Oil rose above $74 a barrel on Wednesday after the US Energy Information Administration raised its forecast for crude demand and prices this year, a sign it expected economic recovery to gain steam. Oil reversed an earlier loss after the US dollar pared gains against other currencies. A firming dollar can make oil, priced in dollars, less attractive to investors.
US crude futures rose 36 cents a barrel to $74.12 as of 1:10 pm EST (1810 GMT), after dipping as low as $72.60. ICE Brent crude futures rose 9 cents to $72.21. The EIA on Wednesday forecast world oil demand to rise 1.2 million barrels per day in 2010 from a year earlier, raising its forecast by 120,000 barrels a day from a previous one. The agency also forecast that oil prices would average $81 a barrel in the second half of the year, well above current levels.
"A recovering economy and tighter supplies should help oil prices, even though we haven't seen inventories coming off yet," said Gene McGillian of Tradition Energy in Stamford, Connecticut. "After a sell-off last week, oil prices are now holding."
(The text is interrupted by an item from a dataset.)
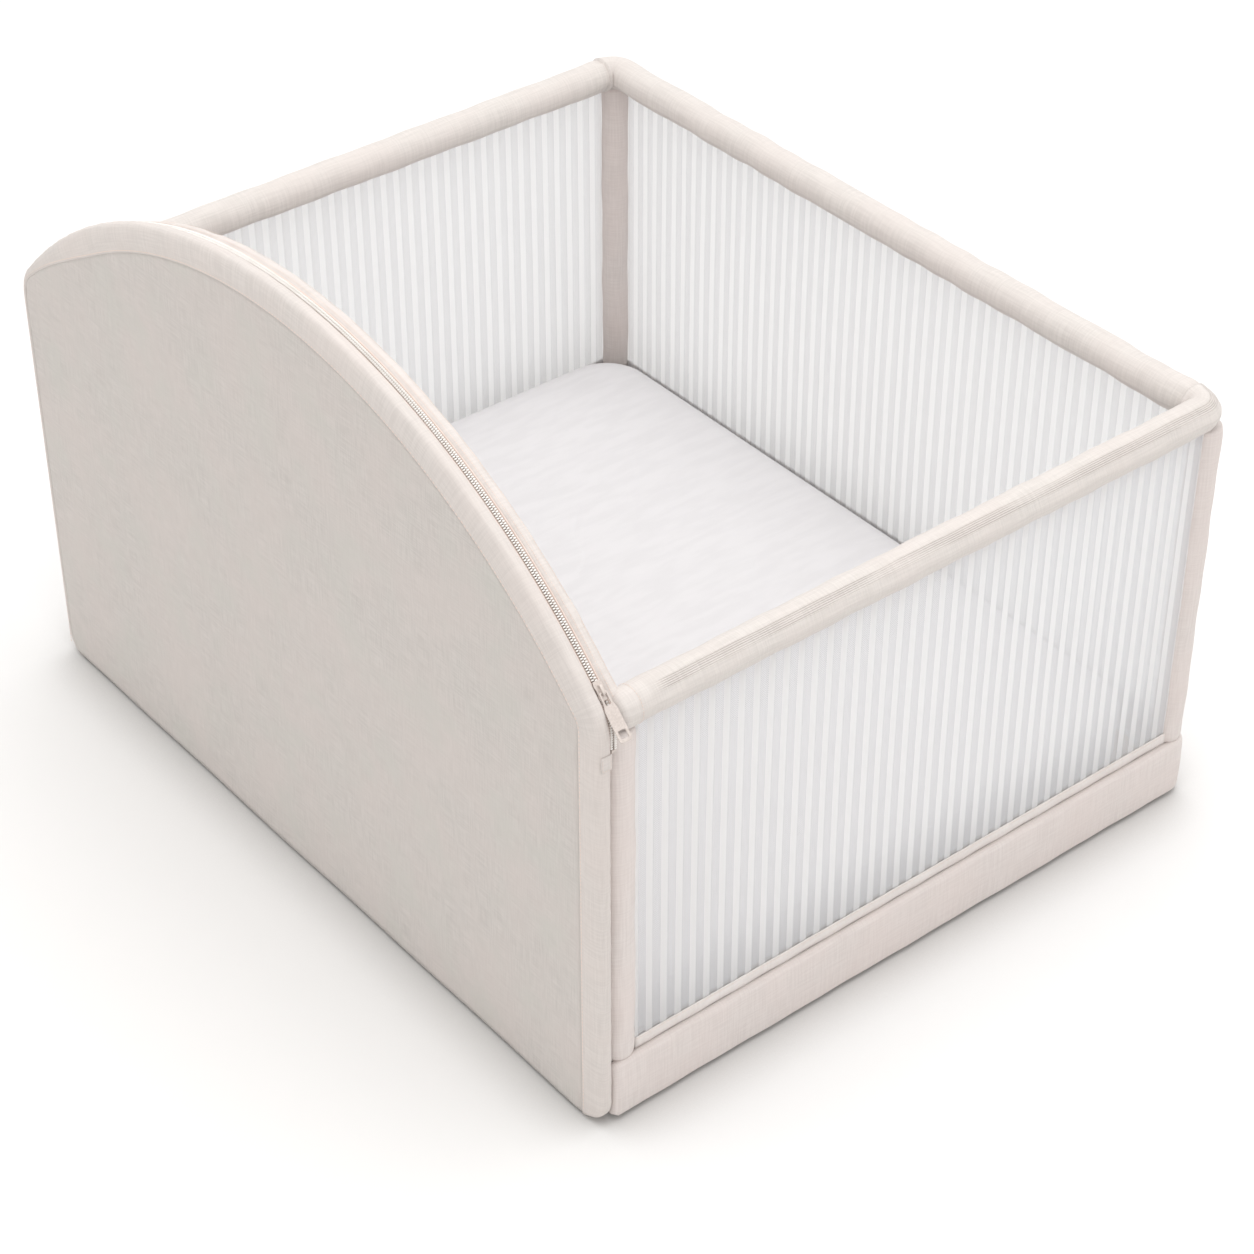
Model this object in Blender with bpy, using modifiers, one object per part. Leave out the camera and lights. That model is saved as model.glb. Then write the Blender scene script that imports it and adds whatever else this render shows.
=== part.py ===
"""A playpen with a knock-down tube frame and one arched, zip-fastened drop side.

Units are metres, +Z is up. The origin is on the floor under the middle of the footprint.
X runs across, from the arched side (-X) to the mesh side (+X); Y runs along the arched side.
"""

import math

import bmesh
import bpy
from mathutils import Matrix, Vector

# Overall sizes
WIDTH = 0.960
LENGTH = 1.160
RAIL_TOP = 0.600
ARCH_TOP = 0.844
ARCH_CORNER_RADIUS = 0.060

# Gaps between pieces
TOUCH = 0.0003
SLIP = 0.001

# Plinth and floor
FOOT_HEIGHT = 0.008
FOOT_RADIUS = 0.011
BAND_HEIGHT = 0.088
BAND_BOTTOM = 0.006
BAND_WALL = 0.003
BAND_FOOT_GAP = 0.0005
FLOOR_TUBE_Z = 0.040
BOARD_THICKNESS = 0.006
BOARD_CORNER = 0.045

# Rails, posts and arch
RAIL_SLEEVE_RADIUS = 0.022
RAIL_TUBE_RADIUS = 0.0125
POST_SLEEVE_RADIUS = 0.017
LEFT_POST_HALF_WIDTH = 0.021
POST_TUBE_RADIUS = 0.0095
FLOOR_TUBE_RADIUS = 0.011
TUBE_WALL = 0.0012
ARCH_INSET = 0.022
ARCH_TUBE_RADIUS = 0.008
ARCH_SLEEVE_RADIUS = 0.0125
BLOCK_RADIUS = 0.0125
COLLAR_LENGTH = 0.013
SPIGOT_LENGTH = 0.045
ARCH_SPIGOT_LENGTH = 0.022
SPIGOT_PLAY = 0.0008
ARM_OVERLAP = 0.0004

# Arched side
PANEL_THICKNESS = 0.020
PANEL_BOTTOM = 0.005
BORDER_WIDTH = 0.034
BORDER_ROUND = 0.009
COVER_THICKNESS = 0.004
BOARD_PANEL_THICKNESS = 0.005
LINING_THICKNESS = 0.002
PANEL_INLET = 0.0015
HINGE_Z = 0.003
HINGE_STRIP_WIDTH = 0.034
HINGE_STRIP_THICKNESS = 0.0022

# Zip, measured inwards from the arch's outer edge, and across
CHAIN_WIDTH = 0.0056
COIL_INSET = 0.0053
COIL_THICKNESS = 0.002
TAPE_THICKNESS = 0.0007
ZIP_GROOVE = 0.0104
CHAIN_END_Z = 0.545
STOP_HEIGHT = 0.004
SLIDER_LENGTH = 0.020
SLIDER_WIDTH = 0.011
PLATE_THICKNESS = 0.0018
PLATE_GAP = 0.0007
CROWN_HALF_LENGTH = 0.006
CROWN_GAP = 0.0032
CROWN_THICKNESS = 0.0016
CROWN_WIDTH = 0.003
PULL_LENGTH = 0.054
PULL_WIDTH = 0.016
PULL_THICKNESS = 0.0016

# Walls
MESH_THICKNESS = 0.0012
MESH_FROM_AXIS = 0.0088
HEM_HEIGHT = 0.020
HEM_THICKNESS = 0.0012

# Mattress
MATTRESS_TOP = 0.155
MATTRESS_GAP = 0.0025
MATTRESS_CORNER = 0.065
MATTRESS_WALL = 0.0025
MATTRESS_BASE = 0.004

# Worked out from the sizes above
HALF_W = WIDTH / 2
HALF_L = LENGTH / 2
RAIL_Z = RAIL_TOP - RAIL_SLEEVE_RADIUS
POST_Y = HALF_L - RAIL_SLEEVE_RADIUS
RIGHT_X = HALF_W - RAIL_SLEEVE_RADIUS
PANEL_OUT = -HALF_W
PANEL_IN = PANEL_OUT + PANEL_THICKNESS
LEFT_X = PANEL_IN + SLIP + LEFT_POST_HALF_WIDTH
# The arch tube's circle runs from corner block to corner block, through the top of the arch.
ARCH_RISE = ARCH_TOP - ARCH_INSET - RAIL_Z
ARCH_LINE_RADIUS = (POST_Y**2 + ARCH_RISE**2) / (2 * ARCH_RISE)
ARCH_RADIUS = ARCH_LINE_RADIUS + ARCH_INSET
ARCH_CENTRE_Z = ARCH_TOP - ARCH_RADIUS
FILLET_Y = HALF_L - ARCH_CORNER_RADIUS
FILLET_ANGLE = math.asin(FILLET_Y / (ARCH_RADIUS - ARCH_CORNER_RADIUS))
FILLET_Z = ARCH_CENTRE_Z + (ARCH_RADIUS - ARCH_CORNER_RADIUS) * math.cos(FILLET_ANGLE)
ARCH_END_ANGLE = math.asin(POST_Y / ARCH_LINE_RADIUS)
ZIP_X = PANEL_IN + ZIP_GROOVE / 2 + TOUCH
TAPE_INSET = COIL_INSET + COIL_THICKNESS + TOUCH
SLIDER_ANGLE = FILLET_ANGLE - (SLIDER_LENGTH / 2 + SLIP) / ARCH_RADIUS
BOARD_Z = FLOOR_TUBE_Z + FLOOR_TUBE_RADIUS + TOUCH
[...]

The EIA's demand forecast went counter to one earlier Wednesday from the Organisation of the Petroleum Exporting Countries, which cut its 2010 demand estimate citing the slow pace of world economic recovery.
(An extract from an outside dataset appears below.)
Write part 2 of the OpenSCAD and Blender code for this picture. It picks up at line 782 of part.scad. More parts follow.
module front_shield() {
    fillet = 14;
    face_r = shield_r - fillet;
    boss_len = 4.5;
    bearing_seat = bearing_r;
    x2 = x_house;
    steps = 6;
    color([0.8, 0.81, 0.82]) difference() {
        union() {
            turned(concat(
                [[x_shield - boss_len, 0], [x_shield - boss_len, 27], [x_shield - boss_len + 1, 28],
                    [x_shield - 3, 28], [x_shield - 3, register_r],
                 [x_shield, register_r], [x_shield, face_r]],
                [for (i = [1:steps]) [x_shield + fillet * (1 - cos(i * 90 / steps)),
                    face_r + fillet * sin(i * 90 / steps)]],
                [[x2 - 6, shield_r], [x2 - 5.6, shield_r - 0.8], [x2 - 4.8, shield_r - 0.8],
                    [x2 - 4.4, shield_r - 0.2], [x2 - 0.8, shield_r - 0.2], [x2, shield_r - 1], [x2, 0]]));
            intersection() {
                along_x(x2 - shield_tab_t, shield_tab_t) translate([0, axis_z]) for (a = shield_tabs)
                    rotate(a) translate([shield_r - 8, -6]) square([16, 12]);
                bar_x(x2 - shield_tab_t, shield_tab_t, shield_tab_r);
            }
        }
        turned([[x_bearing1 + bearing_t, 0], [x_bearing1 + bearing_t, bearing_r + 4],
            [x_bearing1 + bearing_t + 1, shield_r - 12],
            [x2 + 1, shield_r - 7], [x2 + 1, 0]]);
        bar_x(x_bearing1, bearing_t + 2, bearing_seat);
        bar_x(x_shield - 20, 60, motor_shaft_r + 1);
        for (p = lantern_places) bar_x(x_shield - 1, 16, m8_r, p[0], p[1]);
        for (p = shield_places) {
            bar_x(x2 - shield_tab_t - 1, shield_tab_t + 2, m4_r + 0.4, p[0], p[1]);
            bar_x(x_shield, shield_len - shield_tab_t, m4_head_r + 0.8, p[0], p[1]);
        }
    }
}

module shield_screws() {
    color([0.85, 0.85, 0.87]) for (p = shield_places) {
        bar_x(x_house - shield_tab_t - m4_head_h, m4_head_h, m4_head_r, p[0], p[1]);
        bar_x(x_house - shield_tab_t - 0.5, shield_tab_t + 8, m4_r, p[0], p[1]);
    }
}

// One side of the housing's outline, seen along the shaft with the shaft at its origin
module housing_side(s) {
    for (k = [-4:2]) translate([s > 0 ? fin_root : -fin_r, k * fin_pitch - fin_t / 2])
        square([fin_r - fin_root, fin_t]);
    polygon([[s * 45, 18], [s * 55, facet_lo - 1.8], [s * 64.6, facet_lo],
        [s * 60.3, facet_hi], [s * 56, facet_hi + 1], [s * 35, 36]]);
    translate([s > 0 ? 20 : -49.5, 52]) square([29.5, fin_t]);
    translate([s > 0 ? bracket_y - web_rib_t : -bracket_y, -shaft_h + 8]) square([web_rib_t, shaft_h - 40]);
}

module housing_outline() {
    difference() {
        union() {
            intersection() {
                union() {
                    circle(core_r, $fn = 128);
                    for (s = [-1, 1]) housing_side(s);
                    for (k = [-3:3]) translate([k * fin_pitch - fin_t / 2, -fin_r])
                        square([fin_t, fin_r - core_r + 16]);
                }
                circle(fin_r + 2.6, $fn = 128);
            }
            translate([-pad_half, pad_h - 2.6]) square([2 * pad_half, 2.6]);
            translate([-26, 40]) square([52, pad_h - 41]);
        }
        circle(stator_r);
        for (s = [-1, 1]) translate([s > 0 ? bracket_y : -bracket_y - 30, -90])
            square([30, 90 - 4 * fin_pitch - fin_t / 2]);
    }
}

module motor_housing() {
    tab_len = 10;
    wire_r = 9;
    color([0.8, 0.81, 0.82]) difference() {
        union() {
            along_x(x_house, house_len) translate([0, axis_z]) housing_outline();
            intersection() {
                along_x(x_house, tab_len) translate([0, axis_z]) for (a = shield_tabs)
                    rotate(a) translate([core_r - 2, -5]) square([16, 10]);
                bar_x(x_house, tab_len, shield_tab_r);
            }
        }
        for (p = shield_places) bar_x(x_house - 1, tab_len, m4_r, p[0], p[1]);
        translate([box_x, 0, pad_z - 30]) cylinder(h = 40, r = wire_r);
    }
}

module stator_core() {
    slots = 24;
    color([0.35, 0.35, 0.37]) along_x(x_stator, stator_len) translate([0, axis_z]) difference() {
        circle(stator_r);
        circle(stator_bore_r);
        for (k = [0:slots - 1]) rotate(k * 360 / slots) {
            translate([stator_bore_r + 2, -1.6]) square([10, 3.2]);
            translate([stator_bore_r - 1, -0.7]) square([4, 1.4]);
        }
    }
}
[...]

The dollar firmed against a basket of foreign currencies including the euro, on uncertainty over the outcome Europe's potential bailout of debt-strapped Greece, and after comments from US Federal Reserve Chairman Ben Bernanke led some investors to expect the Fed could tighten US monetary policy soon.
Earlier Wednesday, oil prices had come under pressure after the American Petroleum Institute industry group reported a large increase in US crude inventories last week, and amid a fall in Chinese crude imports.
The increase in crude inventories exceeded analysts' expectations for a 1.5 million barrel rise. Official stocks data from the US Energy Information Administration (EIA) has been delayed to Friday from Wednesday as government offices were closed due to a snow storm. Chinese crude imports slid in January, to 4.03 million barrels per day from their December peak of 5 million bpd, although they were still up 33 percent on the year.